In comparison, the width of a typical car is 6-6.5 feet, as shown by the examples in the following table:
Make & Model | Width (inches) |
Toyota Camry | 71.7 |
Toyota Corolla | 69.9 |
Honda Pilot | 78.6 |
Chevy Malibu | 73 |
Let’s assume that these cars can be parked in parking spaces with an average width of 7 feet, since the car can optimize its path in and out of the space, and doors do not need to be opened and closed while the car is parked. Compared with spaces 8.5 feet wide, this would allow 20% more cars to be parked in the same area, even before reducing aisle widths.
Increasing vehicle automation, particularly Level 4+ automation, will make these changes more urgent.

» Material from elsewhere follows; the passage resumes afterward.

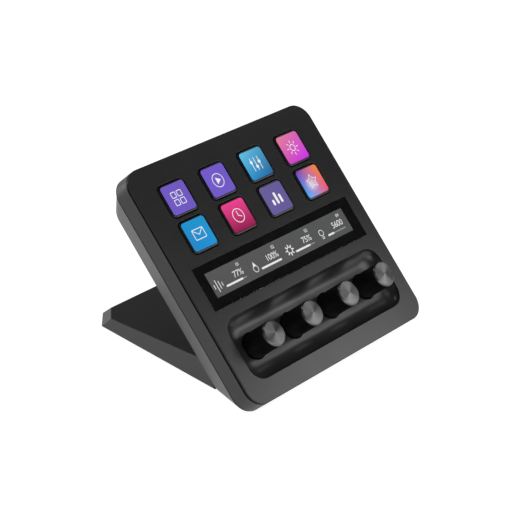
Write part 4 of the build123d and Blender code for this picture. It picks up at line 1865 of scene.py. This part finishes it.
@dataclass
class Studio:
    """Pale floor, plain soft light and the camera."""

    camera_place: Triple = (-0.68723, -0.58933, 0.4572)
    camera_forward: Triple = (0.697223, 0.583487, -0.416441)
    camera_right: Triple = (0.642632, -0.766171, 0.002417)
    lens: float = 132.2
    sensor: float = 36.0
    clip: Pair = (0.01, 100.0)
    floor_radius: float = 6.0
    floor_rings: int = 13
    floor_steps: int = 96
    floor_tone: float = 0.4
    floor_rough: float = 0.9
    floor_glow: float = 0.92
    world_level: float = 0.39
    overhead: float = 0.05
    fade: float = 0.25
    lamps: tuple[Lamp, ...] = (
        Lamp("side_softbox", (-1.1, 0.15, 0.45), (0, 0, 0.05), (0.9, 0.9), 1.5),
        Lamp("back_card", (-0.3, 1.0, 0.16), (0, 0, 0.05), (0.4, 0.2), 1.56),
        Lamp("front_card", (-0.1, -0.7, 0.12), (0, -0.05, 0.05), (0.4, 0.2), 0.65),
        Lamp("near_card", (0.30, -0.34, 0.218), (0.02, -0.05, 0.03), (0.2, 0.1), 0.155),
        Lamp("low_card", (0.22, -0.28, 0.163), (0.02, -0.05, 0.03), (0.16, 0.108), 0.08),
        Lamp("high_card", (0.56, -0.21, 0.58), (0, -0.05, 0.03), (0.12, 0.12), 0.08),
        Lamp("left_card", (0.08, -0.22, 0.262), (-0.06, -0.03, 0.05), (0.08, 0.1), 0.03),
        Lamp("glint_card", (-0.25, 0.23, 1.15), (0, -0.05, 0.03), (0.2, 0.2), 0.8),
    )

    def build_camera(self) -> None:
        """The camera from its place, heading and level."""
        data = bpy.data.cameras.new("camera")
        data.sensor_width = self.sensor
        data.lens = self.lens
        data.clip_start, data.clip_end = self.clip
        made = bpy.data.objects.new("camera", data)
        forward, right = Vector(self.camera_forward).normalized(), Vector(self.camera_right)
        right = (right - forward * forward.dot(right)).normalized()
        up = right.cross(forward)
        turn = Matrix((right, up, -forward)).transposed().to_4x4()
        made.matrix_world = Matrix.Translation(self.camera_place) @ turn
        bpy.context.scene.collection.objects.link(made)
        bpy.context.scene.camera = made

    def build_floor(self) -> None:
        """Round floor: rings of a disc whose radii grow evenly."""
        rings, steps = self.floor_rings, self.floor_steps
        angles = np.arange(steps) * TAU / steps
        radii = np.linspace(0, self.floor_radius, rings)[:, None]
        level = np.zeros((rings, steps))
        grid = np.stack([radii * np.cos(angles), radii * np.sin(angles), level], axis=-1)
        index = np.arange(rings * steps).reshape(rings, steps)
        after = np.roll(index, -1, axis=1)
        faces = np.stack([index[:-1], index[1:], after[1:], after[:-1]], axis=-1).reshape(-1, 4)
        mesh = bpy.data.meshes.new("floor")
        mesh.from_pydata(grid.reshape(-1, 3).tolist(), [], faces.tolist())
        weld(mesh)
        made = bpy.data.objects.new("floor", mesh)
        bpy.context.scene.collection.objects.link(made)
        mesh.materials.append(self.floor_material())

    def floor_material(self) -> bpy.types.Material:
        """Make a pale floor that looks white to the eye, to metal and to glass, and keeps the shadow.

        Returns:
            The floor's material.
        """
        made = bpy.data.materials.new("pale_floor")
        made.use_nodes = True
        made.node_tree.nodes.clear()
        wiring = Wiring(made.node_tree)
        glow = wiring.math("MULTIPLY", self.seen(wiring), self.floor_glow)
        shader = wiring.add("BsdfPrincipled", {
            "Base Color": shaded((1.0, 1.0, 1.0), self.floor_tone),
            "Roughness": self.floor_rough,
            "Specular IOR Level": 0.0,
        })
        light = wiring.add("Emission", {"Color": WHITE, "Strength": glow})
        both = wiring.add("AddShader", {0: shader.outputs[0], 1: light.outputs[0]})
        wiring.add("OutputMaterial", {"Surface": both.outputs[0]})
        return made

    @staticmethod
    def seen(wiring: Wiring) -> Socket:
        """Tell the rays that see a backdrop as it is from those that are lit by it.

        Args:
            wiring: of the material or the world.

        Returns:
            One for camera, glossy and transmission rays, nought for the rest.
        """
        path = wiring.add("LightPath")
        first = wiring.math("ADD", path.outputs["Is Camera Ray"], path.outputs["Is Glossy Ray"])
        return wiring.math("ADD", first, path.outputs["Is Transmission Ray"], clamp=True)

    def build_world(self) -> None:
        """White low down and darker overhead for reflections, an even soft level for the rest."""
        world = bpy.data.worlds.new("studio")
        bpy.context.scene.world = world
        world.use_nodes = True
        world.node_tree.nodes.clear()
        wiring = Wiring(world.node_tree)
        height = wiring.add("SeparateXYZ", {0: wiring.add("TexCoord").outputs["Generated"]}).outputs[2]
        shade = wiring.add(
            "MapRange",
            {0: height, 1: 0.0, 2: self.fade, 3: 1.0, 4: self.overhead},
            interpolation_type="SMOOTHSTEP",
        )
        path = wiring.add("LightPath")
        bent = (path.outputs["Is Glossy Ray"], path.outputs["Is Transmission Ray"])
        mirrored = wiring.math("ADD", *bent, clamp=True)
        level = wiring.math("MULTIPLY_ADD", shade.outputs[0], mirrored, path.outputs["Is Camera Ray"])
        rest = wiring.math("SUBTRACT", 1.0, self.seen(wiring))
        level = wiring.math("MULTIPLY_ADD", rest, self.world_level, level)
        light = wiring.add("Background", {"Color": WHITE, "Strength": level})
        wiring.add("OutputWorld", {"Surface": light.outputs[0]})

    def build(self) -> None:
        """Set the whole studio."""
        self.build_floor()
        self.build_world()
        for lamp in self.lamps:
            lamp.build()
        self.build_camera()
        bpy.context.scene.view_settings.view_transform = "Standard"


# ------------------------------------------------------------------ the whole keypad
def clear_start_scene() -> None:
    """Remove what a new scene starts with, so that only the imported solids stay."""
    for name in ("Cube", "Light", "Camera"):
        if name in bpy.data.objects:
            bpy.data.objects.remove(bpy.data.objects[name])


def node_places(deck: Deck, names: Sequence[str]) -> list[Pair]:
    """Middle of each named solid on the face, from its box.

    Args:
        deck: frame of the face.
        names: of the solids.

    Returns:
        Pairs of x, u.
    """
    boxes = [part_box(name) for name in names]
    middles = deck.locate(np.array([tuple((low + high) / 2) for low, high in boxes]))
    return [(round(float(x), 3), round(float(u), 3)) for x, u, _ in middles]


def main() -> None:
    """Build the keypad, piece by piece, and its studio."""
    logging.basicConfig(level=logging.INFO, format="%(name)s: %(message)s")
    clear_start_scene()
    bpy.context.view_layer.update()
    keys = node_places(DECK, [f"key_cap_{i}" for i in range(1, 9)])
    knobs = [x for x, _ in node_places(DECK, [f"knob_cap_{i}" for i in range(1, 5)])]
    CarriedSolids().dress()
    FacePlate(DECK, keys, knobs).build()
    KeyPad(DECK, keys).build()
    TouchStrip(DECK).build()
    KnobRow(DECK, knobs).build()
    Studio().build()


if __name__ == "__main__":
    main()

To the extent that automation is adopted by TNCs, it can reduce the cost of TNC trips to the park & ride, making TNCs more attractive for these first-mile trips. This is a major opportunity to increase transit ridership. In their recent working paper, Cost-based Analysis of Autonomous Mobility Services, researchers from ETH Zurich showed how automation can make the costs of taxi-type transportation competitive with those of personal car travel (Read the figure as a paired bar graph. The red and blue bars do not indicate positive vs negative values.):
But at the same time, this also creates risks. Since automation is expected to decrease the cost and and increase the convenience of automobile travel, travelers may be tempted to take automated cars all the way to their final destination. The increased traffic will be less of a disincentive to increased travel than it is today, since travelers will be able to multitask while they let their cars deal with the traffic. Given these trends, it will be all the more essential for park & rides to accommodate automated vehicles – in both dropoff areas for TNCs and parking for privately owned cars – in order to make mass transit travel as competitive as possible.